The Real Deal New York

New School pays $153M for 180K sf Village building

Samson Associates owned 34-42 West 14th Street since 1985
By E.B. Solomont | January 18, 2017 06:00PM

Tokumbo Shobowale and 34-42 West 14th Street in Greenwich Village

Call it an academic arms race. Even as Columbia and New York universities pursue billion-dollar expansion plans, the New School quietly picked up a 180,000-square-foot building in the heart of Greenwich Village, according to property records filed with the city Wednesday. 

The school paid $153 million for the five-story building at 34-42 West 14th Street, which was owned by the Chira family’s Samson Associates since 1985, property records show. Samson, an affiliate of Samson Storage, put the property on the market in March without an asking price.

In a statement, the New School’s COO Tokumbo Shobowale said the acquisition “substantially reduce our operating costs by decreasing our rent obligations.”

A Meridian Capital Group TRData LogoTINY team led by Helen Hwang and Karen Wiedenmann represented the seller.

Located between Fifth and Sixth avenues, the building has 25,000 square feet of ground-floor retail space. Tenants include Harvest Collegiate High School, the Legacy School for Integrated Studies, party-supplies chain Party City, sporting-goods store JackRabbit and New York Sports Club.

Shobowale said the school would keep the building’s commercial tenants in place “for now.” But, “Over the coming years, as leases expire, we will turn the building into a place for teaching and learning on our campus.”
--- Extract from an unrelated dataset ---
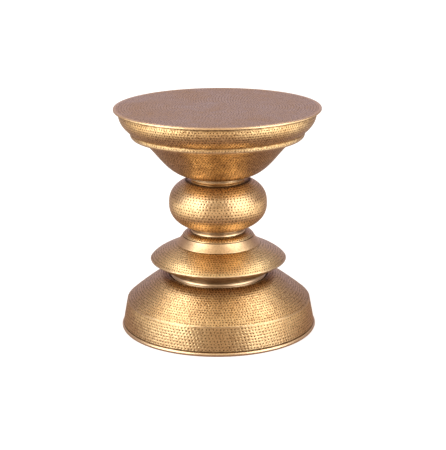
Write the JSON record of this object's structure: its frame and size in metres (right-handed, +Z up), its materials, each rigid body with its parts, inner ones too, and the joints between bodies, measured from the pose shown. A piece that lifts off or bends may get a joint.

In addition to the New School, Columbia and NYU have aggressively snapped up Manhattan properties over the years. Columbia University’s 25-year expansion plan hit a milestone this fall when it opened two buildings on its 17-acre Manhattanville campus. And just last month, New York University revealed plans for its $1 billion academic building at 181 Mercer Street. A court gave the project the green light in 2015 after years of opposition from local residents, students and preservationists.